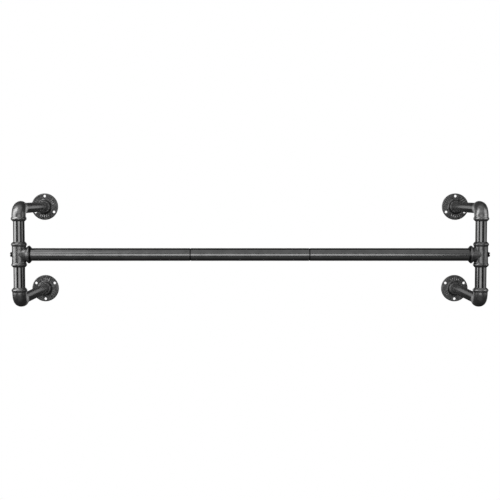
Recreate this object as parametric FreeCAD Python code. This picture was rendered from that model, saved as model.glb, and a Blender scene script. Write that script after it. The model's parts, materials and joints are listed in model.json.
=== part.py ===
"""Wall-mounted pipe rail: a three-section rod turning in two brackets of screwed pipe and cast fittings.

Millimetres. +X runs along the rod, +Y points into the wall, +Z is up. The wall face is Y = 0, and the
origin is the point of the wall that is level with the rod and half way between the brackets.
"""

import FreeCAD, Part
import math
import os

V = FreeCAD.Vector
X, Y, Z = V(1, 0, 0), V(0, 1, 0), V(0, 0, 1)

# Pipes and the rod's sections, whose lengths set the rail's overall size
POST_LENGTH = 76.2
POST_OD = 26.9
POST_WALL = 2.6
ARM_LENGTH = 304.8
ARM_OD = 25.0
ARM_WALL = 2.5
ROD_SIDE_LENGTH = 385.5
ROD_MIDDLE_LENGTH = 280.0
ROD_OD = 30.0
ROD_WALL = 1.5
TUBE_EDGE = 0.8  # chamfer round the outside of each rod section's ends
PIPE_EDGE = 0.5  # chamfer round the outside of each pipe's ends

# Cast elbows, and the run of the tees
BODY_WALL = 3.25  # outside a post pipe
WATERWAY = 20.0  # bore through the middle of a fitting
SOCKET_DEPTH = 14.0
INNER_BEND = 1.3  # radius in the crook of an elbow
BEND_TO_BEAD = 1.7  # straight stretch
BEAD_WIDTH = 10.3
BEAD_RAMP = 3.0  # from the body up to the bead's crown
BEAD_NOSE = 4.5  # from the crown down to the mouth
BEAD_ROUND = 1.2
POST_BEAD = 5.05  # how far a bead's crown stands out from its pipe
ARM_BEAD = 4.9
LIP = 1.0  # flat ring left round a socket's mouth

# Branch of the tee, which holds the rod
BRANCH_WALL = 1.7  # outside the rod
RUN_TO_ROD = 0.3  # from the run's outside to the floor of the rod's socket
ROD_SOCKET_DEPTH = 12.4
ROD_BEAD = 6.0
ROD_BEAD_WIDTH = 11.4
ROD_BEAD_RAMP = 4.0
ROD_BEAD_NOSE = 4.4

# Wall flanges
PLATE = 5.5
PLATE_EDGE = 2.0
FLANGE_HEIGHT = 18.0
HUB_WALL = 3.75  # outside the arm pipe, at the hub's top
HUB_FOOT = 5.5  # the same at the hub's foot
HUB_ROUND = 2.0
HUB_FILLET = 2.5
HUB_TO_HOLE = 10.0  # foot of the hub to the middle of a hole
HUB_TO_RIB = 7.0  # foot of the hub to the middle of a rib
HOLE_TO_RIM = 3.5
HOLE_D = 7.0
HOLE_EDGE = 0.8
ARM_END_TO_WALL = 3.0  # the pipe stops this far inside the hub
RIB_LENGTH = 6.5
RIB_WIDTH = 1.6
RIB_HEIGHT = 0.7
RIB_STEP = 12.0  # degrees between neighbouring ribs
RIBS_OPPOSITE = 5  # in the gap opposite the single hole
RIBS_BESIDE = 3  # in each gap beside it

# End screws
SCREW_D = 6.0
SCREW_POINT = 0.8
SCREW_HEAD = 2.8  # how far the head stands out from the shank
SCREW_HEAD_HEIGHT = 4.6
SCREW_HEAD_ROUND = 2.6
SLOT_WIDTH = 1.6
SLOT_DEPTH = 2.2
SPOT_FACE_EDGE = 0.9  # round the head
SPOT_FACE_DEPTH = 0.7

# Plugs and studs inside the rod
END_PLUG_LENGTH = 12.0
SCREW_SHORT = 0.5  # the screw stops this far inside its plug
JOIN_PLUG_LENGTH = 14.0
STUD_D = 10.0
STUD_SHORT = 1.0  # the stud stops this far inside each of its plugs
PLUG_EDGE = 0.5

# Fits
PAST = 1.0  # a cutting shape runs this far past what it cuts, and a rib this far into its plate
THREAD_GAP = 0.05  # radial, where a real pair is screwed or pressed together
ROD_GAP = 0.10  # radial, rod in the tee's branch
ROD_END_PLAY = 0.3  # each end of the rod to the floor of its socket
SCREW_HOLE_GAP = 0.4  # radial, screw in the tee's wall
SCREW_SEAT_GAP = 0.2  # under the screw's head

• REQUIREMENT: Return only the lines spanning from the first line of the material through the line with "ROD_BEAD_NOSE = 4.4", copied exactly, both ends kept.

• THE SOLUTION:
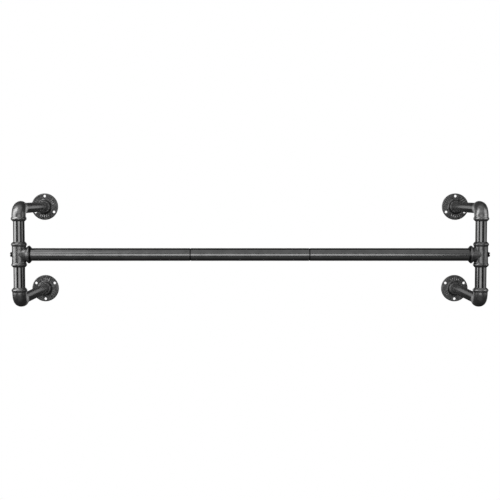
Recreate this object as parametric FreeCAD Python code. This picture was rendered from that model, saved as model.glb, and a Blender scene script. Write that script after it. The model's parts, materials and joints are listed in model.json.
=== part.py ===
"""Wall-mounted pipe rail: a three-section rod turning in two brackets of screwed pipe and cast fittings.

Millimetres. +X runs along the rod, +Y points into the wall, +Z is up. The wall face is Y = 0, and the
origin is the point of the wall that is level with the rod and half way between the brackets.
"""

import FreeCAD, Part
import math
import os

V = FreeCAD.Vector
X, Y, Z = V(1, 0, 0), V(0, 1, 0), V(0, 0, 1)

# Pipes and the rod's sections, whose lengths set the rail's overall size
POST_LENGTH = 76.2
POST_OD = 26.9
POST_WALL = 2.6
ARM_LENGTH = 304.8
ARM_OD = 25.0
ARM_WALL = 2.5
ROD_SIDE_LENGTH = 385.5
ROD_MIDDLE_LENGTH = 280.0
ROD_OD = 30.0
ROD_WALL = 1.5
TUBE_EDGE = 0.8  # chamfer round the outside of each rod section's ends
PIPE_EDGE = 0.5  # chamfer round the outside of each pipe's ends

# Cast elbows, and the run of the tees
BODY_WALL = 3.25  # outside a post pipe
WATERWAY = 20.0  # bore through the middle of a fitting
SOCKET_DEPTH = 14.0
INNER_BEND = 1.3  # radius in the crook of an elbow
BEND_TO_BEAD = 1.7  # straight stretch
BEAD_WIDTH = 10.3
BEAD_RAMP = 3.0  # from the body up to the bead's crown
BEAD_NOSE = 4.5  # from the crown down to the mouth
BEAD_ROUND = 1.2
POST_BEAD = 5.05  # how far a bead's crown stands out from its pipe
ARM_BEAD = 4.9
LIP = 1.0  # flat ring left round a socket's mouth

# Branch of the tee, which holds the rod
BRANCH_WALL = 1.7  # outside the rod
RUN_TO_ROD = 0.3  # from the run's outside to the floor of the rod's socket
ROD_SOCKET_DEPTH = 12.4
ROD_BEAD = 6.0
ROD_BEAD_WIDTH = 11.4
ROD_BEAD_RAMP = 4.0
ROD_BEAD_NOSE = 4.4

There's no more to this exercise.